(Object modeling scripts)
⟨

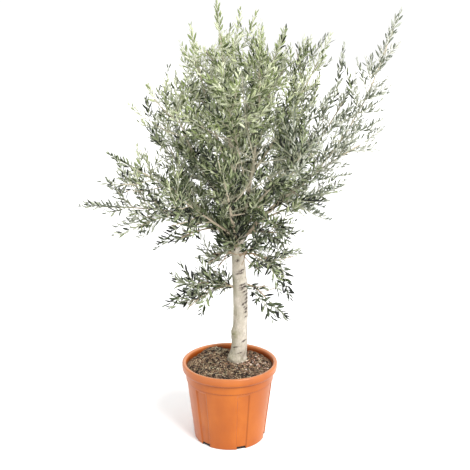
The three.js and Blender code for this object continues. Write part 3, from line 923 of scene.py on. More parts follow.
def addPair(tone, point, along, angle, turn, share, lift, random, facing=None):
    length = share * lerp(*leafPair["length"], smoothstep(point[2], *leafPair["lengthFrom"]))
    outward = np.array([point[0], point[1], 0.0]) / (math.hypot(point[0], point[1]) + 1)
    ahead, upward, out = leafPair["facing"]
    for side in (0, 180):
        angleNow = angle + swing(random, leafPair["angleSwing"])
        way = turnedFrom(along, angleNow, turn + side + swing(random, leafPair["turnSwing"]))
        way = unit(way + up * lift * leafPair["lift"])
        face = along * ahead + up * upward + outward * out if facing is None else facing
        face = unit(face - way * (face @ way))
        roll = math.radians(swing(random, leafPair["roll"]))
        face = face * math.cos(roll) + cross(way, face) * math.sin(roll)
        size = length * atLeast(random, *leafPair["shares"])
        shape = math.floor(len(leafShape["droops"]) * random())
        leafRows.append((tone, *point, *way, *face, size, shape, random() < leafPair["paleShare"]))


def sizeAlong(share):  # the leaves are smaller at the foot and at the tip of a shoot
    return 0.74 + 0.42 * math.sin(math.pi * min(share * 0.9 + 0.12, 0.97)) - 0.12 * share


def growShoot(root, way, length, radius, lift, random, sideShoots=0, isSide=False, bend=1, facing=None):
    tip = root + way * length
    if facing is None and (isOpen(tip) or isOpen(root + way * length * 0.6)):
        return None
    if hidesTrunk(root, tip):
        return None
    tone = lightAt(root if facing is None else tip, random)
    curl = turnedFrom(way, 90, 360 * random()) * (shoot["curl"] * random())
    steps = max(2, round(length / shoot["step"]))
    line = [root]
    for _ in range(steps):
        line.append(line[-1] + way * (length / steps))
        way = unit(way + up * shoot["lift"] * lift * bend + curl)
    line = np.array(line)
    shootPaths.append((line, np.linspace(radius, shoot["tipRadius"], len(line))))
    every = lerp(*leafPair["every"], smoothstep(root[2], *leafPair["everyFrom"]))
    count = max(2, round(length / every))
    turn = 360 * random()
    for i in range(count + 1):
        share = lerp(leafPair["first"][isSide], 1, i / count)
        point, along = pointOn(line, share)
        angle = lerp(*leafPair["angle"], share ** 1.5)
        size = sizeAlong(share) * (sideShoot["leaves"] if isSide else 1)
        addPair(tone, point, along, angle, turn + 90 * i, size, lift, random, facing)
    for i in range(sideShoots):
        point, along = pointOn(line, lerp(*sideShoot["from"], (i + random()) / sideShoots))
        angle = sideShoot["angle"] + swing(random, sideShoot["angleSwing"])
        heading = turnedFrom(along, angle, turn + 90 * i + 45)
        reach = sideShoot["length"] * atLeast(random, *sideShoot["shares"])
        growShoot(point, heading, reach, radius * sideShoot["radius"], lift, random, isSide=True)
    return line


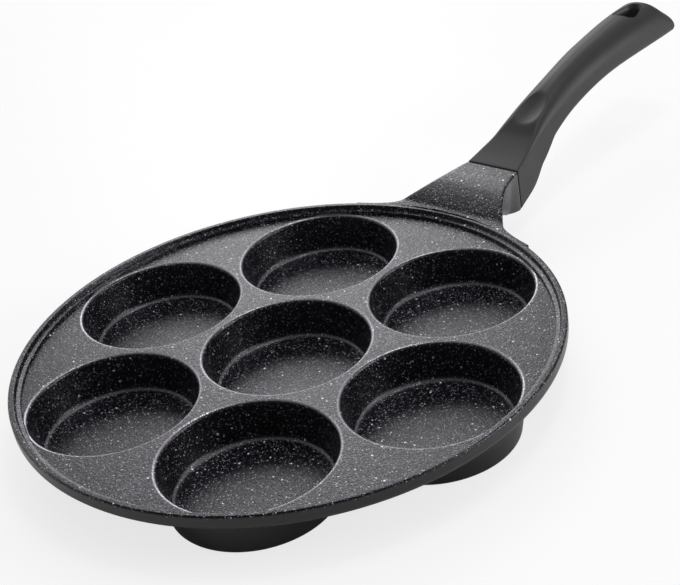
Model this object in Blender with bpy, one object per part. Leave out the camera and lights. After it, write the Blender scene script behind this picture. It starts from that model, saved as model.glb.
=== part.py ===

⟩

• [Your task] Can you restate every record above word for word?

• [Solution to the problem]
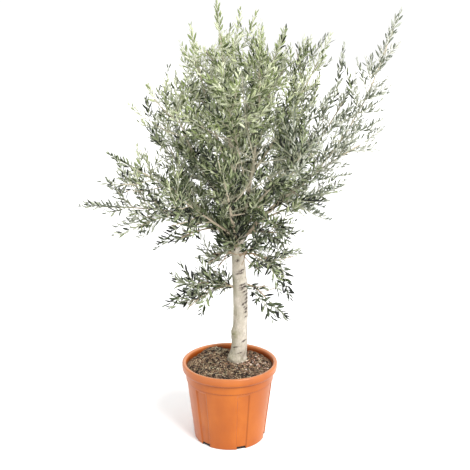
The three.js and Blender code for this object continues. Write part 3, from line 923 of scene.py on. More parts follow.
def addPair(tone, point, along, angle, turn, share, lift, random, facing=None):
    length = share * lerp(*leafPair["length"], smoothstep(point[2], *leafPair["lengthFrom"]))
    outward = np.array([point[0], point[1], 0.0]) / (math.hypot(point[0], point[1]) + 1)
    ahead, upward, out = leafPair["facing"]
    for side in (0, 180):
        angleNow = angle + swing(random, leafPair["angleSwing"])
        way = turnedFrom(along, angleNow, turn + side + swing(random, leafPair["turnSwing"]))
        way = unit(way + up * lift * leafPair["lift"])
        face = along * ahead + up * upward + outward * out if facing is None else facing
        face = unit(face - way * (face @ way))
        roll = math.radians(swing(random, leafPair["roll"]))
        face = face * math.cos(roll) + cross(way, face) * math.sin(roll)
        size = length * atLeast(random, *leafPair["shares"])
        shape = math.floor(len(leafShape["droops"]) * random())
        leafRows.append((tone, *point, *way, *face, size, shape, random() < leafPair["paleShare"]))


def sizeAlong(share):  # the leaves are smaller at the foot and at the tip of a shoot
    return 0.74 + 0.42 * math.sin(math.pi * min(share * 0.9 + 0.12, 0.97)) - 0.12 * share


def growShoot(root, way, length, radius, lift, random, sideShoots=0, isSide=False, bend=1, facing=None):
    tip = root + way * length
    if facing is None and (isOpen(tip) or isOpen(root + way * length * 0.6)):
        return None
    if hidesTrunk(root, tip):
        return None
    tone = lightAt(root if facing is None else tip, random)
    curl = turnedFrom(way, 90, 360 * random()) * (shoot["curl"] * random())
    steps = max(2, round(length / shoot["step"]))
    line = [root]
    for _ in range(steps):
        line.append(line[-1] + way * (length / steps))
        way = unit(way + up * shoot["lift"] * lift * bend + curl)
    line = np.array(line)
    shootPaths.append((line, np.linspace(radius, shoot["tipRadius"], len(line))))
    every = lerp(*leafPair["every"], smoothstep(root[2], *leafPair["everyFrom"]))
    count = max(2, round(length / every))
    turn = 360 * random()
    for i in range(count + 1):
        share = lerp(leafPair["first"][isSide], 1, i / count)
        point, along = pointOn(line, share)
        angle = lerp(*leafPair["angle"], share ** 1.5)
        size = sizeAlong(share) * (sideShoot["leaves"] if isSide else 1)
        addPair(tone, point, along, angle, turn + 90 * i, size, lift, random, facing)
    for i in range(sideShoots):
        point, along = pointOn(line, lerp(*sideShoot["from"], (i + random()) / sideShoots))
        angle = sideShoot["angle"] + swing(random, sideShoot["angleSwing"])
        heading = turnedFrom(along, angle, turn + 90 * i + 45)
        reach = sideShoot["length"] * atLeast(random, *sideShoot["shares"])
        growShoot(point, heading, reach, radius * sideShoot["radius"], lift, random, isSide=True)
    return line


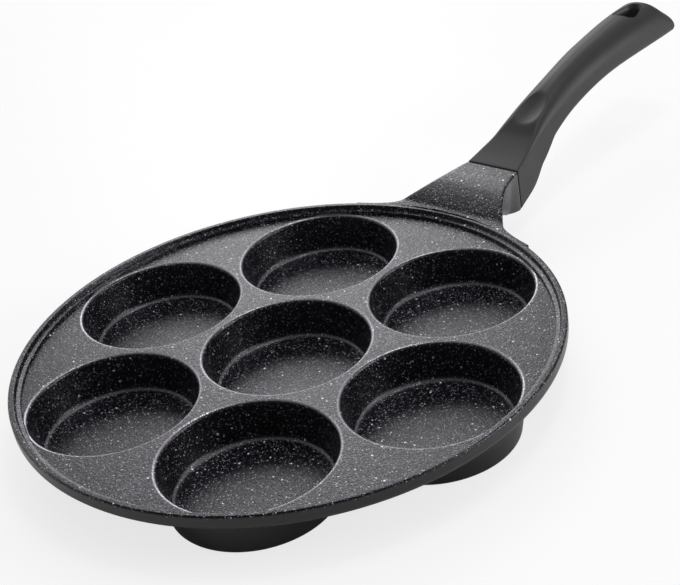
Model this object in Blender with bpy, one object per part. Leave out the camera and lights. After it, write the Blender scene script behind this picture. It starts from that model, saved as model.glb.
=== part.py ===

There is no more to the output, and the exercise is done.